The Python repo state-dict path saves checkpoints as:

config.json
weights_epoch_N.pt

The Rust model intentionally uses the same module names where possible:

  • encoder.embeddings.*
  • encoder.encoder.layer.*
  • encoder.layernorm.*
  • projector.net.*
  • action_encoder.patch_embed.*
  • predictor.transformer.layers.*
  • pred_proj.net.*

That means raw LeWM model.state_dict() checkpoints should be loadable without renaming, assuming the same LeWM config and action dimension.

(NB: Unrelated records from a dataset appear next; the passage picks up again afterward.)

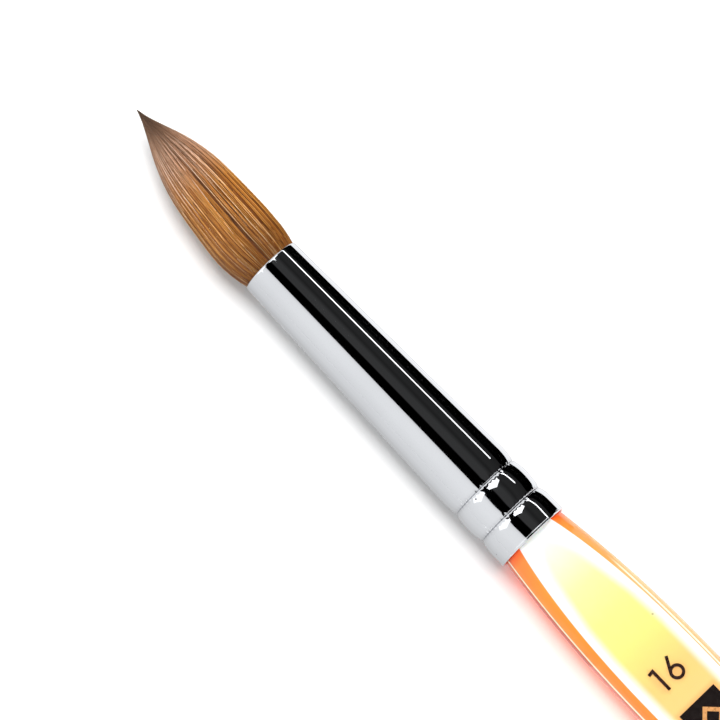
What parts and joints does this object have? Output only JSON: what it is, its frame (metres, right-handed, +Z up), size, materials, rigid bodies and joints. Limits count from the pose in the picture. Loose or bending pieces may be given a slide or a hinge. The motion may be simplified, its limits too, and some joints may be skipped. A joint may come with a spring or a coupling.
{
  "type": "acrylic nail brush",
  "caption": "Round pointed acrylic nail brush: a hair tuft that flexes, a plated double-crimped ferrule and a belly-shaped neon acrylic handle with a printed flat.",
  "frame": {"origin": "on the table, under the middle of the brush's length and width", "axes": "+X along the brush towards the tip of the hair, +Z up, out of the printed flat, which faces up"},
  "size_m": [0.183, 0.0116, 0.0106],
  "materials": {
    "neon_acrylic": "polished, translucent neon orange",
    "plated_metal": "mirror-polished plate over brass tube",
    "hair": "satin golden-brown hair",
    "thread": "waxed thread",
    "epoxy": "cured resin",
    "ink": "printed ink film",
    "copper_foil": "copper-coloured foil"
  },
  "bodies": {
    "brush": {"handle": "neon_acrylic", "ferrule": "plated_metal", "hair_roots": "hair", "binding_thread": "thread", "epoxy_plug": "epoxy", "size_digit_1": "ink", "size_digit_6": "ink", "label_panel": "ink", "label_emblem": "copper_foil"},
    "tuft": {"hair_tuft": "hair"}
  },
  "joints": [
    {"name": "tuft_flex", "type": "hinge", "parent": "brush", "child": "tuft", "pos_m": [0.06915, 0, 0.00584], "axis": [0, 0, 1], "range_deg": [-25, 25], "stiffness_Nm_per_rad": 0.003}
  ]
}
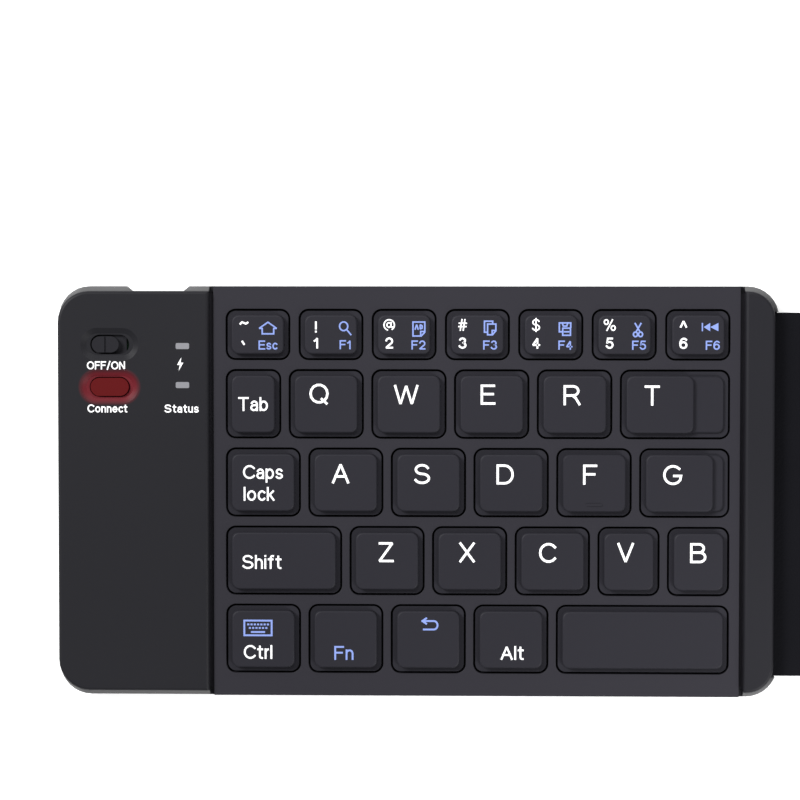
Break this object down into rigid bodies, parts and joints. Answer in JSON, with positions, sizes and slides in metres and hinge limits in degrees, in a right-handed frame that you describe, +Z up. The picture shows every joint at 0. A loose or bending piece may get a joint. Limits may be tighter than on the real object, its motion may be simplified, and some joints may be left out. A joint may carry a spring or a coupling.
{
  "type": "folding keyboard",
  "caption": "Bi-fold pocket keyboard: a left half with a control panel and keys, joined by a flexible spine to a right key half that folds over it.",
  "frame": {"origin": "on the table under the middle of the open keyboard", "axes": "+X along the key rows to the right, +Y to the rear edge, +Z up; open and flat at rest"},
  "size_m": [0.3072, 0.0944, 0.0078],
  "materials": {
    "case_plastic": "fine matte grain, charcoal",
    "frame_plastic": "matte, charcoal",
    "keycap_plastic": "matte, charcoal, printed legends",
    "steel": "stamped sheet",
    "membrane_film": "thin polyester film",
    "dome_rubber": "soft silicone, black",
    "link_plastic": "moulded acetal",
    "board_laminate": "solder mask",
    "battery_foil": "laminated foil pouch",
    "lamp_plastic": "milky light pipe",
    "button_plastic": "deep red",
    "foot_rubber": "dull",
    "spine_rubber": "soft, flexible",
    "cable_film": "polyimide flat cable"
  },
  "bodies": {
    "left_half": {"left_bottom_shell": "case_plastic", "left_key_frame": "frame_plastic", "control_panel_cover": "case_plastic", "left_hinge_strip": "case_plastic", "left_key_plate": "steel", "left_membrane": "membrane_film", "left_dome_sheet": "dome_rubber", "left_scissor_links": "link_plastic", "control_board": "board_laminate", "battery": "battery_foil", "usb_socket": "steel", "light_pipes": "lamp_plastic", "left_feet": "foot_rubber", "left_screws": "steel", "spine_skin": "spine_rubber", "spine_cable": "cable_film"},
    "right_half": {"right_bottom_shell": "case_plastic", "right_key_frame": "frame_plastic", "right_hinge_strip": "case_plastic", "right_key_plate": "steel", "right_membrane": "membrane_film", "right_dome_sheet": "dome_rubber", "right_scissor_links": "link_plastic", "right_feet": "foot_rubber", "right_screws": "steel"},
    "power_slider": {"power_slider": "case_plastic"},
    "connect_button": {"connect_button": "button_plastic"},
    "key_backquote": {"key_backquote": "keycap_plastic"},
    "key_1": {"key_1": "keycap_plastic"},
    "key_2": {"key_2": "keycap_plastic"},
    "key_3": {"key_3": "keycap_plastic"},
    "key_4": {"key_4": "keycap_plastic"},
    "key_5": {"key_5": "keycap_plastic"},
    "key_6": {"key_6": "keycap_plastic"},
    "key_tab": {"key_tab": "keycap_plastic"},
    "key_q": {"key_q": "keycap_plastic"},
    "key_w": {"key_w": "keycap_plastic"},
    "key_e": {"key_e": "keycap_plastic"},
    "key_r": {"key_r": "keycap_plastic"},
    "key_t": {"key_t": "keycap_plastic"},
    "key_caps_lock": {"key_caps_lock": "keycap_plastic"},
    "key_a": {"key_a": "keycap_plastic"},
    "key_s": {"key_s": "keycap_plastic"},
    "key_d": {"key_d": "keycap_plastic"},
    "key_f": {"key_f": "keycap_plastic"},
    "key_g": {"key_g": "keycap_plastic"},
    "key_left_shift": {"key_left_shift": "keycap_plastic"},
    "key_z": {"key_z": "keycap_plastic"},
    "key_x": {"key_x": "keycap_plastic"},
    "key_c": {"key_c": "keycap_plastic"},
    "key_v": {"key_v": "keycap_plastic"},
    "key_b": {"key_b": "keycap_plastic"},
    "key_ctrl": {"key_ctrl": "keycap_plastic"},
    "key_fn": {"key_fn": "keycap_plastic"},
    "key_meta": {"key_meta": "keycap_plastic"},
    "key_alt": {"key_alt": "keycap_plastic"},
    "key_left_space": {"key_left_space": "keycap_plastic"},
    "right_number_keys": {"right_number_keys": "keycap_plastic"},
    "right_letter_keys": {"right_letter_keys": "keycap_plastic"},
    "right_bottom_keys": {"right_bottom_keys": "keycap_plastic"}
  },
  "joints": [
    {"name": "fold", "type": "hinge", "parent": "left_half", "child": "right_half", "pos_m": [0.0179, 0, 0.00795], "axis": [0, -1, 0], "range_deg": [0, 180], "deforming": ["spine_skin", "spine_cable"]},
    {"name": "power_slide", "type": "slide", "parent": "left_half", "child": "power_slider", "axis": [1, 0, 0], "range_m": [0, 0.002]},
    {"name": "connect_press", "type": "slide", "parent": "left_half", "child": "connect_button", "axis": [0, 0, -1], "range_m": [0, 0.0005], "stiffness_N_per_m": 1500},
    {"name": "key_backquote_press", "type": "slide", "parent": "left_half", "child": "key_backquote", "axis": [0, 0, -1], "range_m": [0, 0.0016], "stiffness_N_per_m": 350, "deforming": ["left_dome_sheet", "left_scissor_links"]},
    {"name": "key_1_press", "type": "slide", "parent": "left_half", "child": "key_1", "axis": [0, 0, -1], "range_m": [0, 0.0016], "stiffness_N_per_m": 350, "deforming": ["left_dome_sheet", "left_scissor_links"]},
    {"name": "key_2_press", "type": "slide", "parent": "left_half", "child": "key_2", "axis": [0, 0, -1], "range_m": [0, 0.0016], "stiffness_N_per_m": 350, "deforming": ["left_dome_sheet", "left_scissor_links"]},
    {"name": "key_3_press", "type": "slide", "parent": "left_half", "child": "key_3", "axis": [0, 0, -1], "range_m": [0, 0.0016], "stiffness_N_per_m": 350, "deforming": ["left_dome_sheet", "left_scissor_links"]},
    {"name": "key_4_press", "type": "slide", "parent": "left_half", "child": "key_4", "axis": [0, 0, -1], "range_m": [0, 0.0016], "stiffness_N_per_m": 350, "deforming": ["left_dome_sheet", "left_scissor_links"]},
    {"name": "key_5_press", "type": "slide", "parent": "left_half", "child": "key_5", "axis": [0, 0, -1], "range_m": [0, 0.0016], "stiffness_N_per_m": 350, "deforming": ["left_dome_sheet", "left_scissor_links"]},
    {"name": "key_6_press", "type": "slide", "parent": "left_half", "child": "key_6", "axis": [0, 0, -1], "range_m": [0, 0.0016], "stiffness_N_per_m": 350, "deforming": ["left_dome_sheet", "left_scissor_links"]},
    {"name": "key_tab_press", "type": "slide", "parent": "left_half", "child": "key_tab", "axis": [0, 0, -1], "range_m": [0, 0.0016], "stiffness_N_per_m": 350, "deforming": ["left_dome_sheet", "left_scissor_links"]},
    {"name": "key_q_press", "type": "slide", "parent": "left_half", "child": "key_q", "axis": [0, 0, -1], "range_m": [0, 0.0016], "stiffness_N_per_m": 350, "deforming": ["left_dome_sheet", "left_scissor_links"]},
    {"name": "key_w_press", "type": "slide", "parent": "left_half", "child": "key_w", "axis": [0, 0, -1], "range_m": [0, 0.0016], "stiffness_N_per_m": 350, "deforming": ["left_dome_sheet", "left_scissor_links"]},
    {"name": "key_e_press", "type": "slide", "parent": "left_half", "child": "key_e", "axis": [0, 0, -1], "range_m": [0, 0.0016], "stiffness_N_per_m": 350, "deforming": ["left_dome_sheet", "left_scissor_links"]},
    {"name": "key_r_press", "type": "slide", "parent": "left_half", "child": "key_r", "axis": [0, 0, -1], "range_m": [0, 0.0016], "stiffness_N_per_m": 350, "deforming": ["left_dome_sheet", "left_scissor_links"]},
    {"name": "key_t_press", "type": "slide", "parent": "left_half", "child": "key_t", "axis": [0, 0, -1], "range_m": [0, 0.0016], "stiffness_N_per_m": 350, "deforming": ["left_dome_sheet", "left_scissor_links"]},
    {"name": "key_caps_lock_press", "type": "slide", "parent": "left_half", "child": "key_caps_lock", "axis": [0, 0, -1], "range_m": [0, 0.0016], "stiffness_N_per_m": 350, "deforming": ["left_dome_sheet", "left_scissor_links"]},
    {"name": "key_a_press", "type": "slide", "parent": "left_half", "child": "key_a", "axis": [0, 0, -1], "range_m": [0, 0.0016], "stiffness_N_per_m": 350, "deforming": ["left_dome_sheet", "left_scissor_links"]},
    {"name": "key_s_press", "type": "slide", "parent": "left_half", "child": "key_s", "axis": [0, 0, -1], "range_m": [0, 0.0016], "stiffness_N_per_m": 350, "deforming": ["left_dome_sheet", "left_scissor_links"]},
    {"name": "key_d_press", "type": "slide", "parent": "left_half", "child": "key_d", "axis": [0, 0, -1], "range_m": [0, 0.0016], "stiffness_N_per_m": 350, "deforming": ["left_dome_sheet", "left_scissor_links"]},
    {"name": "key_f_press", "type": "slide", "parent": "left_half", "child": "key_f", "axis": [0, 0, -1], "range_m": [0, 0.0016], "stiffness_N_per_m": 350, "deforming": ["left_dome_sheet", "left_scissor_links"]},
    {"name": "key_g_press", "type": "slide", "parent": "left_half", "child": "key_g", "axis": [0, 0, -1], "range_m": [0, 0.0016], "stiffness_N_per_m": 350, "deforming": ["left_dome_sheet", "left_scissor_links"]},
    {"name": "key_left_shift_press", "type": "slide", "parent": "left_half", "child": "key_left_shift", "axis": [0, 0, -1], "range_m": [0, 0.0016], "stiffness_N_per_m": 350, "deforming": ["left_dome_sheet", "left_scissor_links"]},
    {"name": "key_z_press", "type": "slide", "parent": "left_half", "child": "key_z", "axis": [0, 0, -1], "range_m": [0, 0.0016], "stiffness_N_per_m": 350, "deforming": ["left_dome_sheet", "left_scissor_links"]},
    {"name": "key_x_press", "type": "slide", "parent": "left_half", "child": "key_x", "axis": [0, 0, -1], "range_m": [0, 0.0016], "stiffness_N_per_m": 350, "deforming": ["left_dome_sheet", "left_scissor_links"]},
    {"name": "key_c_press", "type": "slide", "parent": "left_half", "child": "key_c", "axis": [0, 0, -1], "range_m": [0, 0.0016], "stiffness_N_per_m": 350, "deforming": ["left_dome_sheet", "left_scissor_links"]},
    {"name": "key_v_press", "type": "slide", "parent": "left_half", "child": "key_v", "axis": [0, 0, -1], "range_m": [0, 0.0016], "stiffness_N_per_m": 350, "deforming": ["left_dome_sheet", "left_scissor_links"]},
    {"name": "key_b_press", "type": "slide", "parent": "left_half", "child": "key_b", "axis": [0, 0, -1], "range_m": [0, 0.0016], "stiffness_N_per_m": 350, "deforming": ["left_dome_sheet", "left_scissor_links"]},
    {"name": "key_ctrl_press", "type": "slide", "parent": "left_half", "child": "key_ctrl", "axis": [0, 0, -1], "range_m": [0, 0.0016], "stiffness_N_per_m": 350, "deforming": ["left_dome_sheet", "left_scissor_links"]},
    {"name": "key_fn_press", "type": "slide", "parent": "left_half", "child": "key_fn", "axis": [0, 0, -1], "range_m": [0, 0.0016], "stiffness_N_per_m": 350, "deforming": ["left_dome_sheet", "left_scissor_links"]},
    {"name": "key_meta_press", "type": "slide", "parent": "left_half", "child": "key_meta", "axis": [0, 0, -1], "range_m": [0, 0.0016], "stiffness_N_per_m": 350, "deforming": ["left_dome_sheet", "left_scissor_links"]},
    {"name": "key_alt_press", "type": "slide", "parent": "left_half", "child": "key_alt", "axis": [0, 0, -1], "range_m": [0, 0.0016], "stiffness_N_per_m": 350, "deforming": ["left_dome_sheet", "left_scissor_links"]},
    {"name": "key_left_space_press", "type": "slide", "parent": "left_half", "child": "key_left_space", "axis": [0, 0, -1], "range_m": [0, 0.0016], "stiffness_N_per_m": 350, "deforming": ["left_dome_sheet", "left_scissor_links"]},
    {"name": "right_number_keys_press", "type": "slide", "parent": "right_half", "child": "right_number_keys", "axis": [0, 0, -1], "range_m": [0, 0.0016], "stiffness_N_per_m": 2450, "deforming": ["right_dome_sheet", "right_scissor_links"]},
    {"name": "right_letter_keys_press", "type": "slide", "parent": "right_half", "child": "right_letter_keys", "axis": [0, 0, -1], "range_m": [0, 0.0016], "stiffness_N_per_m": 6300, "deforming": ["right_dome_sheet", "right_scissor_links"]},
    {"name": "right_bottom_keys_press", "type": "slide", "parent": "right_half", "child": "right_bottom_keys", "axis": [0, 0, -1], "range_m": [0, 0.0016], "stiffness_N_per_m": 1750, "deforming": ["right_dome_sheet", "right_scissor_links"]}
  ]
}
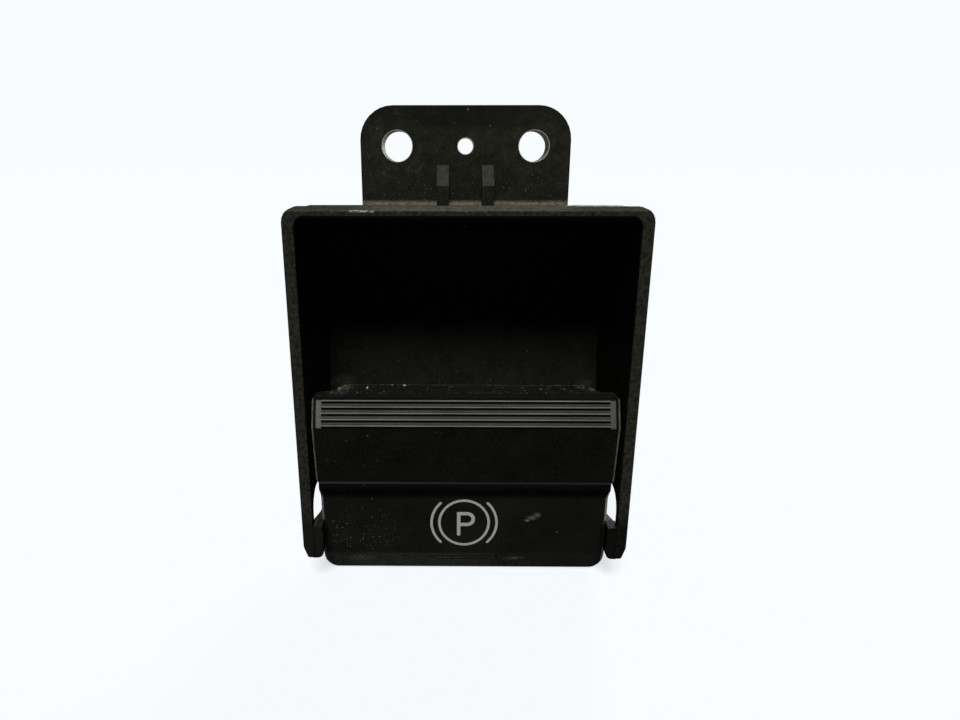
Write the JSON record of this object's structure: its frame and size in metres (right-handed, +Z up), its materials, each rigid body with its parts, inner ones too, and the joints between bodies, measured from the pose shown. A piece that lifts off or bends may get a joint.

TD-MPC2 object checkpoints (*_object.ckpt) are serialized Python objects and are not directly Candle-loadable. For Candle, export a state dict or safetensors checkpoint plus config.

Remaining Work

  • Add compact fixture integration tests once small public test weights are available.
  • Extend planner buffer reuse to larger candidate, score, latent, and rollout tensors where it lowers steady-state latency.
  • Add additional sibling model backends starting from the simplest production inference path for each model.